Interviews with joggers revealed that each of them has chosen a section of the path which he/she likes to run along every day. Since advertisers care only about billboards seen by joggers, each jogger's personal path can be identified by the sequence of billboards viewed during a run. Taking into account that billboards are numbered consecutively, it is sufficient to record the first and the last billboard numbers seen by each jogger.

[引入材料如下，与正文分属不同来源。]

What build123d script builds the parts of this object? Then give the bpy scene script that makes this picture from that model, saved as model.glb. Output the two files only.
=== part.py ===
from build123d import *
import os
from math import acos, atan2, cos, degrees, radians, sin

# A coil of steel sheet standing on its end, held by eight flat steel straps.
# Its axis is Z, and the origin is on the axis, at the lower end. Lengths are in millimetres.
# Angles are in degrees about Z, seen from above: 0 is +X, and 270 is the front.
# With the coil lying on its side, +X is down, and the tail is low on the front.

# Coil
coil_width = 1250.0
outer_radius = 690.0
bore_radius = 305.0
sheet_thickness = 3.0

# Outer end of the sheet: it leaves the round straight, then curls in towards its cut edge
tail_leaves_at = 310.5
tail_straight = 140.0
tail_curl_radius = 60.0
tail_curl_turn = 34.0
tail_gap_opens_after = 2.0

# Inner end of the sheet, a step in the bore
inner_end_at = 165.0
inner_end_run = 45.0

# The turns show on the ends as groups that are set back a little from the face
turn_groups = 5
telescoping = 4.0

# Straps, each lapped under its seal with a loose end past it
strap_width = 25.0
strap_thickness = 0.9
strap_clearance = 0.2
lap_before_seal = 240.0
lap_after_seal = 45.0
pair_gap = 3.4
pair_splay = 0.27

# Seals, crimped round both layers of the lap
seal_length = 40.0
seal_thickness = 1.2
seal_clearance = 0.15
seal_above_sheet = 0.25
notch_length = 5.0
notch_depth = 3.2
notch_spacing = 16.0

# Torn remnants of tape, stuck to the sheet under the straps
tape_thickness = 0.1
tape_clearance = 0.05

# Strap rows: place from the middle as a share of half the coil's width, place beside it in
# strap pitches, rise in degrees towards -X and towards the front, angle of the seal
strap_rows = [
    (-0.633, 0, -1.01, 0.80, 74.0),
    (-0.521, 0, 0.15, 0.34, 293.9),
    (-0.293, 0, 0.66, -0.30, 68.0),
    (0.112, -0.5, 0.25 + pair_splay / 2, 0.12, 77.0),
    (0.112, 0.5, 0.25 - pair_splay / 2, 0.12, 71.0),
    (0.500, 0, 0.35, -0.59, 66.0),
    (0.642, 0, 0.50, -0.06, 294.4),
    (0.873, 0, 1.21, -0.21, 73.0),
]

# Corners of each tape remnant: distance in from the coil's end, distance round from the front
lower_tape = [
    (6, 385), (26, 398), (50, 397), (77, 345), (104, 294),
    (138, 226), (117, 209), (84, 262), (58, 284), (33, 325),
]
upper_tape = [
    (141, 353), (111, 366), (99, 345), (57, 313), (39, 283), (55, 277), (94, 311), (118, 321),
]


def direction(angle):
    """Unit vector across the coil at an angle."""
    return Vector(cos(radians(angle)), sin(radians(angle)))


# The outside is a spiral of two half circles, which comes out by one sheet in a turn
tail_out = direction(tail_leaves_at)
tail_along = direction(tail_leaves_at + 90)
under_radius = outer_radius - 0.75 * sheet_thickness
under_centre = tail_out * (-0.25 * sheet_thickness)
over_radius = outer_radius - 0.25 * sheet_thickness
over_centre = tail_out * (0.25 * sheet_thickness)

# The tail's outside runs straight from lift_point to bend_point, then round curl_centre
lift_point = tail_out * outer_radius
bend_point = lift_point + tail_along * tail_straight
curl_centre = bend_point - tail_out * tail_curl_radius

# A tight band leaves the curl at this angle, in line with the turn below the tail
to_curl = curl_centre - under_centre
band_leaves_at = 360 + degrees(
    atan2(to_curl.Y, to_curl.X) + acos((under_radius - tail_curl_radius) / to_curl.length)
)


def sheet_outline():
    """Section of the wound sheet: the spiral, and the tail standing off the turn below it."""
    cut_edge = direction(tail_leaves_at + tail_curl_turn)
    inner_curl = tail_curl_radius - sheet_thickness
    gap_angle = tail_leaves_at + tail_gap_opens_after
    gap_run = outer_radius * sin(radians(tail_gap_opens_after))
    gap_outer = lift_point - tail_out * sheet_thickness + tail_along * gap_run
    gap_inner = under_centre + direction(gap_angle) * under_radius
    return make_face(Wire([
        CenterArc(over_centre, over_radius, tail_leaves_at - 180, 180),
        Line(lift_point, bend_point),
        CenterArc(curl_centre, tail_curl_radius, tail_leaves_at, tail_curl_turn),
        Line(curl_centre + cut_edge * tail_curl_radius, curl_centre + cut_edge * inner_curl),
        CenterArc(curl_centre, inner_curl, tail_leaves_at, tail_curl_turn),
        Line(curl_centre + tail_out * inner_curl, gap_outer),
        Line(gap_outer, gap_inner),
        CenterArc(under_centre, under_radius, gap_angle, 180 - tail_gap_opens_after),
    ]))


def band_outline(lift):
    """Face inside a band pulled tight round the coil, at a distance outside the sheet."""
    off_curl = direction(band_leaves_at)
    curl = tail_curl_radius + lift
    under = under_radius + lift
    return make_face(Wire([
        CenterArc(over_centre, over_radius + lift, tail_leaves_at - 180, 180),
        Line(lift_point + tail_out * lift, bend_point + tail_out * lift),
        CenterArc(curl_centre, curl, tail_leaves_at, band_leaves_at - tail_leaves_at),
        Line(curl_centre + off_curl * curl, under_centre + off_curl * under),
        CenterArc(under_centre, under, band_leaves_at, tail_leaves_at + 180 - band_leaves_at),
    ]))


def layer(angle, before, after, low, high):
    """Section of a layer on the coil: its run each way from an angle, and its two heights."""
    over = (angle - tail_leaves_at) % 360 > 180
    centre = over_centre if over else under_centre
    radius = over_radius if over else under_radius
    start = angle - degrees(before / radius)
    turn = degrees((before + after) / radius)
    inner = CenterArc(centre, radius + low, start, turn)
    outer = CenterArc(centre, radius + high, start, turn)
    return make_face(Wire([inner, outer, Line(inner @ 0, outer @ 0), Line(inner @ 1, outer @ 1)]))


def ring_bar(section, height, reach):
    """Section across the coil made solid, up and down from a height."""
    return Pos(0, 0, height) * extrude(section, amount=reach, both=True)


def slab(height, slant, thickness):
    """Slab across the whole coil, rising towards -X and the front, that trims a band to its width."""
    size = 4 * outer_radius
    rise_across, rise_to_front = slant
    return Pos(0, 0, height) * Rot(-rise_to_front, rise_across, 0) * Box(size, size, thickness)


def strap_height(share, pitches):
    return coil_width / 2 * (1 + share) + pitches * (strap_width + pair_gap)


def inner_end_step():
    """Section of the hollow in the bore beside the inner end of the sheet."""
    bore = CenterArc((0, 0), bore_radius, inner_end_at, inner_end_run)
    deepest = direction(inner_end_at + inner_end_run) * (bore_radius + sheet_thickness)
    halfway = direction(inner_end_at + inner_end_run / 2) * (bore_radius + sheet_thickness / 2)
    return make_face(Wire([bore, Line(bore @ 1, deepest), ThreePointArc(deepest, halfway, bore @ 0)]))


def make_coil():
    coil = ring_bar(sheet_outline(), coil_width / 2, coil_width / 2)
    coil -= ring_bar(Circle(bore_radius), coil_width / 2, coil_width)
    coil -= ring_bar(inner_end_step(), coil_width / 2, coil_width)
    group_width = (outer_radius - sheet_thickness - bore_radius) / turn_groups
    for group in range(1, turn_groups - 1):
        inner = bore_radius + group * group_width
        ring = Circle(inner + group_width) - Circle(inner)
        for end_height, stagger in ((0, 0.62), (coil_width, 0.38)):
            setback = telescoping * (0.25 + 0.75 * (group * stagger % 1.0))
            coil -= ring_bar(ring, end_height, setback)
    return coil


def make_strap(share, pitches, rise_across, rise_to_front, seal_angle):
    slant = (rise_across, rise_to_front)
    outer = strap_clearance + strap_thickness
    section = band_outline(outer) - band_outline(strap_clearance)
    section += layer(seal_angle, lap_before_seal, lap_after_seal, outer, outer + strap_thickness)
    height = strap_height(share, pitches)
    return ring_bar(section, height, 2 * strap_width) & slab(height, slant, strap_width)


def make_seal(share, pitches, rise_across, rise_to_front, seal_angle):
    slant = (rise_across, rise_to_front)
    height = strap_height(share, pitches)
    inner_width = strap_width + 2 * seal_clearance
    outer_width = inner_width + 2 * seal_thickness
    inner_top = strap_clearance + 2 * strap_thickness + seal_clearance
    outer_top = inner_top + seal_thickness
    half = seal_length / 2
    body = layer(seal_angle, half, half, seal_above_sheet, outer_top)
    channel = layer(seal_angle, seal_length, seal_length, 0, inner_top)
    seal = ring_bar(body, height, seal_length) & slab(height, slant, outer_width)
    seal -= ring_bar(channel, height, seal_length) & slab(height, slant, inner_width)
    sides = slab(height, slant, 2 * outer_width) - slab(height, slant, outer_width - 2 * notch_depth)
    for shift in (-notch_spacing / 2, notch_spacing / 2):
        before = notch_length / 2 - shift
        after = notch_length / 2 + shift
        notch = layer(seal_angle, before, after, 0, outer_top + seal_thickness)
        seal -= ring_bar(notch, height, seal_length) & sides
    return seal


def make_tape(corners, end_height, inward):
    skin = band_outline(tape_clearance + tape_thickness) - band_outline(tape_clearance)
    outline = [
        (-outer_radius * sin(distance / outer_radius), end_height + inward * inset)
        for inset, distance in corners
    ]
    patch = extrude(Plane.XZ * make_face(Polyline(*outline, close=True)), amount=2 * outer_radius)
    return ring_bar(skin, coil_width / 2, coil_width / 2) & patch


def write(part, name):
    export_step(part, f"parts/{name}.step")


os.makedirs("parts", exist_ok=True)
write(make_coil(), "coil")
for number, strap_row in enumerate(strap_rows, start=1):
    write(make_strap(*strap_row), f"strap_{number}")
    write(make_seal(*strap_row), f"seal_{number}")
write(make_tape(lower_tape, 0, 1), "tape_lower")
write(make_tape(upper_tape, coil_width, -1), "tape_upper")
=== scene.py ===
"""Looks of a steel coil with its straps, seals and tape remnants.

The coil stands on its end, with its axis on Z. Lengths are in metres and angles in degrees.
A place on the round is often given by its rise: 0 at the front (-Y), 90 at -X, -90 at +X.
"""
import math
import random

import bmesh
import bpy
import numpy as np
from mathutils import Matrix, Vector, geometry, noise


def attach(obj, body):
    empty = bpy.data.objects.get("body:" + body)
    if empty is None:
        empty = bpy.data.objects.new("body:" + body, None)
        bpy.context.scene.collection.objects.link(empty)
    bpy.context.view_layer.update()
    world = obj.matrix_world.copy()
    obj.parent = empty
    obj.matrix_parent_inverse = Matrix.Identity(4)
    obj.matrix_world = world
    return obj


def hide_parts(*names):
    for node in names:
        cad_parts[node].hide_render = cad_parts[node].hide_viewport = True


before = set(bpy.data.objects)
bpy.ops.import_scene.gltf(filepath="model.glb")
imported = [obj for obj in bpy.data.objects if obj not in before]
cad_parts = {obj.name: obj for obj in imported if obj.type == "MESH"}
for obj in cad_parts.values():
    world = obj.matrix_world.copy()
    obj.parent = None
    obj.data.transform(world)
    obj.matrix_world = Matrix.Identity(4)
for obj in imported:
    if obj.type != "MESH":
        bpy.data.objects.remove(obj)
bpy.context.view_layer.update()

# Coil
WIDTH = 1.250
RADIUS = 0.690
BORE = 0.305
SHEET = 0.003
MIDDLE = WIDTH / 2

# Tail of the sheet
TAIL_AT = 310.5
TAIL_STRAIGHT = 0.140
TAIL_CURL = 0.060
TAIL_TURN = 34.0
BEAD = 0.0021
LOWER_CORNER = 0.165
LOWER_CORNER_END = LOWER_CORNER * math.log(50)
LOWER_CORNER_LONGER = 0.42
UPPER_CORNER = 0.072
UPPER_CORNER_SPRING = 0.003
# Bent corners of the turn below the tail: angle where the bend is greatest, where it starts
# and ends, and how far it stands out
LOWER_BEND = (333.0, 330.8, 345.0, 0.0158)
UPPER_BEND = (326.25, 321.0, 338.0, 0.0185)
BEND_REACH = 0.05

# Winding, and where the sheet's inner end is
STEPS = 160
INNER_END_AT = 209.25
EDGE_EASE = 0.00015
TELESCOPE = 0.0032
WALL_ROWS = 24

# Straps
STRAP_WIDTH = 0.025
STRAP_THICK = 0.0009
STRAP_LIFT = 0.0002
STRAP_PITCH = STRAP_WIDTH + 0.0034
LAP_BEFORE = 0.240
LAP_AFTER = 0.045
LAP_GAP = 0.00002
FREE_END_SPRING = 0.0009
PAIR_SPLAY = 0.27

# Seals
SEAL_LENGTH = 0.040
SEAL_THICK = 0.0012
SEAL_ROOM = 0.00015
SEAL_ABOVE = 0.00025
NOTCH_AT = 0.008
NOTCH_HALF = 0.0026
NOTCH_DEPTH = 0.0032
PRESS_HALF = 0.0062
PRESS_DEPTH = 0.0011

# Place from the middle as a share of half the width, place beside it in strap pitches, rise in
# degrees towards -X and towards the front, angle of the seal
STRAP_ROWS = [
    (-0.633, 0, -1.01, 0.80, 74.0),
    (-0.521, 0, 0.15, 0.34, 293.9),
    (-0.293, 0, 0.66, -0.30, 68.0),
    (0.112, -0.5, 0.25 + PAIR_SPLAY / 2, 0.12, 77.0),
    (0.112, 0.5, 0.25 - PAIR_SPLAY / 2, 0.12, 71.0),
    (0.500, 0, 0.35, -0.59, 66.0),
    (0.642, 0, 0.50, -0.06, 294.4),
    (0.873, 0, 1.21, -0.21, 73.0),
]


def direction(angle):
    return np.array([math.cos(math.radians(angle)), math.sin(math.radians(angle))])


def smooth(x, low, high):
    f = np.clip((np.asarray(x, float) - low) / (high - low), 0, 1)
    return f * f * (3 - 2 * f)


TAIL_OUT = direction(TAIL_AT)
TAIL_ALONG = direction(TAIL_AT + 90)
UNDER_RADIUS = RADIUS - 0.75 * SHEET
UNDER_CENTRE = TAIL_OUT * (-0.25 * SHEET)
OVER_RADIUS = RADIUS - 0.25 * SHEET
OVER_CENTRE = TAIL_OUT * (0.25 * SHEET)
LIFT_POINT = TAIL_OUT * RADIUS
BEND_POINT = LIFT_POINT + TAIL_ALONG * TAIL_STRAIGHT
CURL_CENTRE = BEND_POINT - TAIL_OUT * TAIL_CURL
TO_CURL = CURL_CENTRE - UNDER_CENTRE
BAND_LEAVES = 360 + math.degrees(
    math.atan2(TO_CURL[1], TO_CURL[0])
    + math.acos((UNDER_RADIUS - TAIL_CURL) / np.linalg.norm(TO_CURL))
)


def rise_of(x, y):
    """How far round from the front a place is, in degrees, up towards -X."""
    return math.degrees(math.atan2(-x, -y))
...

Unfortunately, interviews with joggers also showed that some joggers don't run far enough to seeK billboards. Some of them are in such bad shape that they get to see only one billboard (here, the first and last billboard numbers for their path will be identical). Since out-of-shape joggers won't get to seeK billboards, the client requires that they see an advertisement on every billboard along their section of the path. Although this is not as good as them seeingK advertisements, this is the best that can be done and it's enough to satisfy the client.

In order to reduce advertising costs, the client hires you to figure out how to minimize the number of billboards they need to pay for and, at the same time, satisfy stated requirements.

Input

The first line of the input consist of an integer indicating the number of test cases in theinput. Then there's a blank line and the test cases separated by a blank line.

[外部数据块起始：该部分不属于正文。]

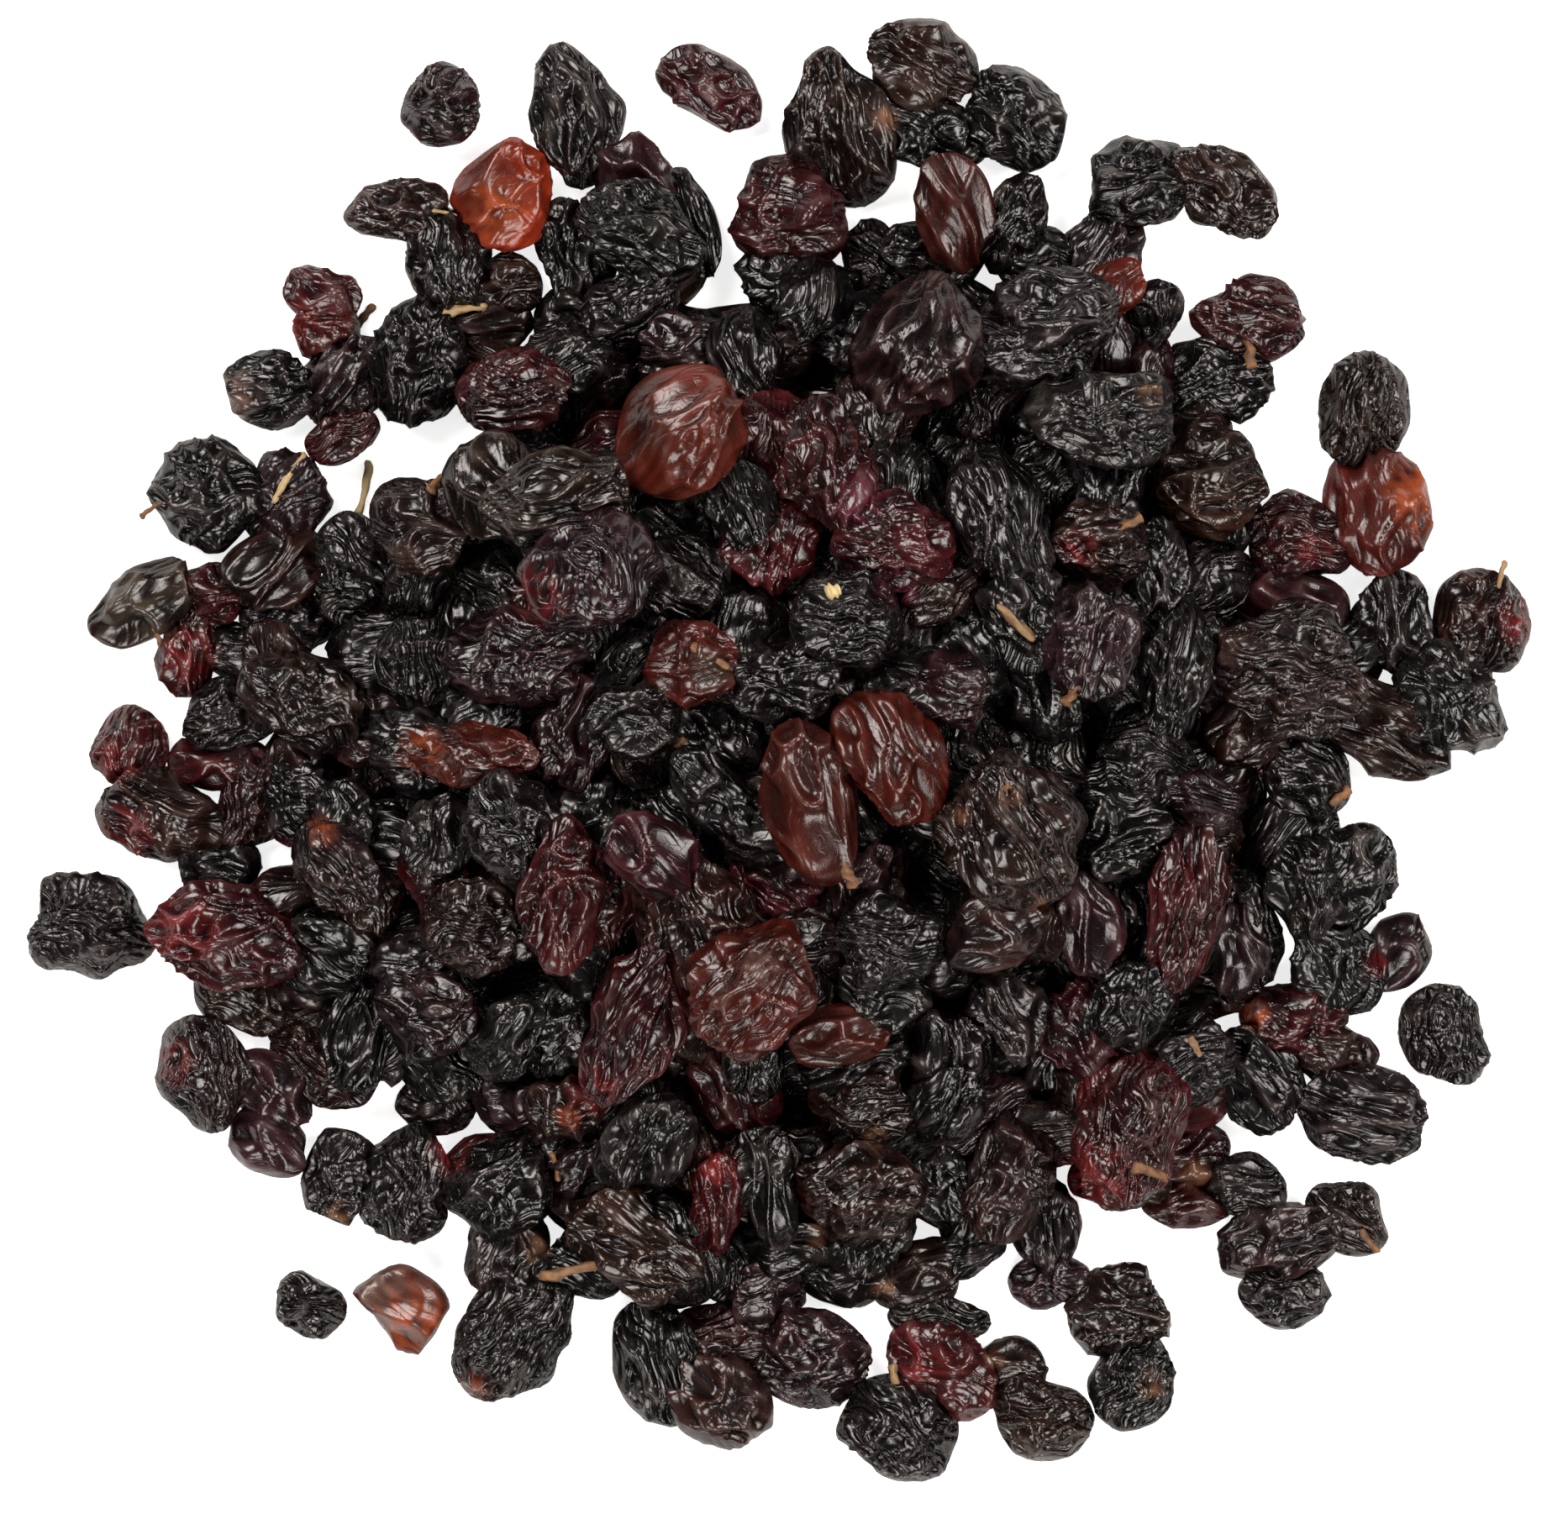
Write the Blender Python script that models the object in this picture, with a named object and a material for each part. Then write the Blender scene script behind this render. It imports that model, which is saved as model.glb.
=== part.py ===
# Heap of dried Zante currants lying loose on a flat surface.
# The heap is one solid: a low core with the currants that show fused on, each a few-sided
# ellipsoid. Six currants that lie just clear of the others are solids of their own.
# Lengths are written in millimetres and turned into metres by MM.

import math
import random

import bmesh
import bpy
import numpy as np
from mathutils import Matrix

MM = 0.001

# Driving dimensions of the heap, mm. SINK values are how deep a currant settles between the
# ones under it, and SWELL makes up for the roundness that few sides cut off, by side count.
SEED = 11
CORE_RADIUS = 34.0
CORE_EDGE = 38.5
CORE_HEIGHT = 7.0
MOUND_RADIUS = 48.0
MOUND_HEIGHT = 13.0
SHOULDER = (32.0, 46.5)
SHOULDER_COUNT = 88
CROWN = (0.0, 40.0)
CROWN_COUNT = 150
HOLD_RADIUS = 39.0
RIM_SINK = 4.5
SHOULDER_SINK = 1.5
CROWN_SINK = 1.2
TOP_SINK = 1.7
PRESS = 1.3
COVER = 2.2
INNER_AREA = 20.0
OUTER_AREA = 6.0
SMALL_HALF = 4.3
SWELL = {4: 1.4, 5: 1.3, 8: 1.1}
GRID = 0.5
REACH = 66.0
FLATNESS = 0.68

# Currants that make the outline: x, y, length, width (mm), turn of the long axis (degrees)
RIM = [
    (0.2, 37.4, 9.6, 6.2, -5), (-10.0, 38.6, 7.6, 6.0, 30), (7.4, 40.6, 6.2, 5.2, -30),
    (19.5, 43.6, 6.6, 6.2, 0), (24.0, 40.4, 5.4, 4.8, 0), (32.3, 34.5, 6.8, 5.4, 75),
    (31.0, 41.3, 7.8, 6.4, 60), (38.3, 30.2, 9.0, 7.0, 0), (41.3, 20.6, 7.8, 7.2, 0),
    (43.6, 13.0, 9.0, 6.6, -20), (46.4, 5.4, 7.0, 5.8, 30), (48.3, -12.0, 8.5, 6.8, -60),
    (43.3, -17.2, 8.0, 6.0, -5), (39.0, -25.4, 8.6, 7.4, -50), (39.6, -34.1, 6.0, 5.0, 0),
    (31.6, -37.2, 7.6, 5.8, 0), (23.5, -42.2, 9.0, 5.5, -80), (13.0, -42.5, 6.4, 4.6, 0),
    (4.5, -42.0, 8.5, 6.0, 0), (-5.4, -41.6, 6.0, 5.0, 90), (-1.5, -43.0, 6.2, 6.0, 0),
    (-22.0, -40.0, 9.6, 5.6, 78), (-24.2, -33.0, 8.0, 5.4, 25), (-27.8, -27.8, 6.0, 4.8, 0),
    (-36.6, -26.2, 8.0, 5.6, -25), (-39.0, -22.0, 7.0, 4.2, 0), (-38.4, -18.2, 7.5, 4.8, 15),
    (-43.5, -4.2, 8.2, 5.2, 80), (-39.5, -4.0, 6.4, 4.6, 90), (-46.8, 2.1, 7.4, 4.6, 0),
    (-45.9, 7.1, 6.0, 5.0, 0), (-41.8, 11.2, 7.2, 4.6, 0), (-41.5, 16.4, 8.2, 6.4, 35),
    (-39.8, 23.0, 7.6, 6.6, 40), (-35.5, 30.0, 8.0, 6.2, 60), (-29.5, 31.0, 10.0, 7.6, 80),
    (-24.0, 34.4, 6.8, 4.6, 0), (-22.3, 38.0, 5.2, 4.6, 0), (-16.8, 34.0, 7.5, 6.6, 0),
    (-17.0, 41.3, 8.2, 6.2, 90), (-28.5, 40.2, 7.2, 7.0, 90), (-11.8, 45.5, 8.4, 6.2, -62),
    (-7.0, 43.9, 9.4, 3.8, -72), (0.2, 44.3, 8.4, 8.2, 0), (-22.2, 45.3, 8.8, 7.6, 40),
    (-18.0, 52.0, 10.2, 6.8, -75), (-33.0, 45.4, 7.8, 5.6, -12), (-37.2, 38.0, 6.0, 4.2, -15),
    (-37.6, 34.6, 5.4, 4.4, 0), (-43.1, 28.8, 7.0, 6.0, 0), (-46.9, 20.9, 8.6, 8.2, 0),
    (-48.0, 12.6, 5.4, 5.0, 0), (-54.0, 11.8, 9.0, 5.4, 32), (-49.2, 8.0, 6.2, 4.8, 90),
    (-53.5, 2.4, 6.6, 5.8, 80), (-51.4, -4.1, 10.0, 6.8, -15), (-46.5, -10.0, 6.4, 5.2, 0),
    (-47.2, -18.0, 7.2, 5.0, -35), (-46.6, -25.2, 8.6, 7.0, -75), (-42.2, -27.5, 7.6, 5.0, -40),
    (-41.6, -31.8, 6.4, 4.8, -30), (-37.8, -33.5, 7.2, 5.6, 80), (-31.4, -34.4, 9.0, 7.8, 90),
    (-21.6, -48.8, 12.0, 8.0, 50), (-11.2, -42.8, 6.8, 4.2, 5), (-13.6, -49.6, 10.0, 6.6, -75),
    (-5.8, -47.4, 8.0, 5.2, 0), (-5.6, -51.4, 9.0, 7.0, -50), (2.8, -48.4, 9.0, 7.2, 0),
    (7.7, -55.4, 8.4, 8.0, -45), (12.4, -51.2, 8.8, 6.2, -25), (13.4, -46.8, 7.6, 4.0, -10),
    (21.1, -45.4, 5.8, 4.4, 0), (20.2, -49.4, 5.4, 5.2, 0), (21.1, -54.2, 7.3, 5.8, -15),
    (28.5, -45.6, 9.0, 7.2, -10), (28.3, -52.2, 7.2, 6.4, 60), (32.5, -40.6, 6.6, 4.0, 0),
    (39.4, -39.0, 9.0, 6.4, 15), (40.2, -43.6, 6.6, 5.0, -5), (46.9, -31.1, 10.6, 7.4, -15),
    (45.4, -36.4, 6.8, 5.2, -40), (43.6, -23.7, 6.4, 5.2, -20), (51.6, -14.9, 6.2, 4.8, 60),
    (51.2, -4.0, 12.0, 7.2, -22), (53.2, 4.2, 8.6, 8.0, -45), (50.7, 12.0, 7.8, 6.2, 95),
    (57.0, 13.4, 8.2, 7.2, 70), (49.3, 20.6, 9.8, 8.0, 100), (45.5, 29.2, 8.4, 7.4, 75),
    (38.6, 37.3, 8.2, 6.4, 0), (37.0, 45.0, 9.4, 6.2, -42), (28.5, 47.8, 8.5, 7.2, 10),
    (20.5, 51.2, 8.0, 7.2, -40), (13.3, 50.0, 9.6, 5.8, -15), (4.3, 50.2, 11.6, 7.6, -80),
    (10.8, 56.0, 9.0, 6.4, -25), (34.7, -29.9, 7.4, 6.8, 0), (-23.8, 30.0, 7.4, 6.0, 130),
]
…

The first line of each test case contains two integers K and N (1 ≤ K, N ≤ 1000) separated by a space.K is the minimal number of advertisements that every jogger must see, andN is the total number of joggers.

The following N lines describe the path of each jogger. Each line contains two integersA_i and B_i (both numbers are not greater than 10000 by absolute value).A_i represents the first billboard number seen by jogger numberi and B_i gives the last billboard number seen by that jogger. During a run, joggeri will see billboards A_i, B_i and all billboards between them.

Output

On the first line of the output fof each test case, write a single integer M. This number gives the minimal number of advertisements that should be placed on billboards in order to fulfill the client's requirements. Then writeM lines with one number on each line. These numbers give (in ascending order) the billboard numbers on which the client's advertisements should be placed. Print a blank line between test cases.

Sample input

1

5 10
1 10
20 27
0 -3
15 15
8 2
7 30
-1 -10
27 20
2 9
14 21

Sample output for the sample input

19
-5
-4
-3
-2
-1
0
4
5
6
7
8
15
18
19
20
21
25
26
27

思路：对区间右端点排序，然后从右端点开始处理每个区间，按题意模拟即可。

完整代码：

/*0.086s*/

#include<cstdio>
#include<cstring>
#include<algorithm>
using namespace std;
const int N = 10000;

struct T
{
	int l, r;
	bool operator < (const T a) const
	{
		return r < a.r;///排右边
	}
} p[1005];
bool vis[N + N + 5];///这里放广告

int main()
{
	int cas, i, j, k, n, cnt, a, b, temp;
	scanf("%d", &cas);
	while (cas--)
	{
		scanf("%d%d", &k, &n);
		for (i = 0; i < n; ++i)
		{
			scanf("%d%d", &a, &b);
			if (a > b) swap(a, b);///注意
			p[i].l = N + a, p[i].r = N + b;
		}
		sort(p, p + n);
		memset(vis, 0, sizeof(vis));
		cnt = 0;
		for (i = 0; i < n; ++i)
		{
			if (p[i].r - p[i].l + 1 <= k)
			{
				for (j = p[i].l; j <= p[i].r; ++j)
					if (!vis[j]) ++cnt, vis[j] = true;///采用标记法要比直接输出更方便(因为处理多个区间很复杂，一次只研究一个区间更简单)
			}
			else
			{
				temp = k;
				for (j = p[i].l; j <= p[i].r; ++j)
					if (vis[j]) --temp;///统计广告牌数，注意可能统计成负值
				for (j = p[i].r; temp > 0; --j)
					if (!vis[j]) ++cnt, vis[j] = true, --temp;
			}
		}
		printf("%d\n", cnt);
		for (i = 0; i < N + N + 5; ++i)
			if (vis[i]) printf("%d\n", i - N);
		if (cas) putchar(10);
	}
	return 0;
}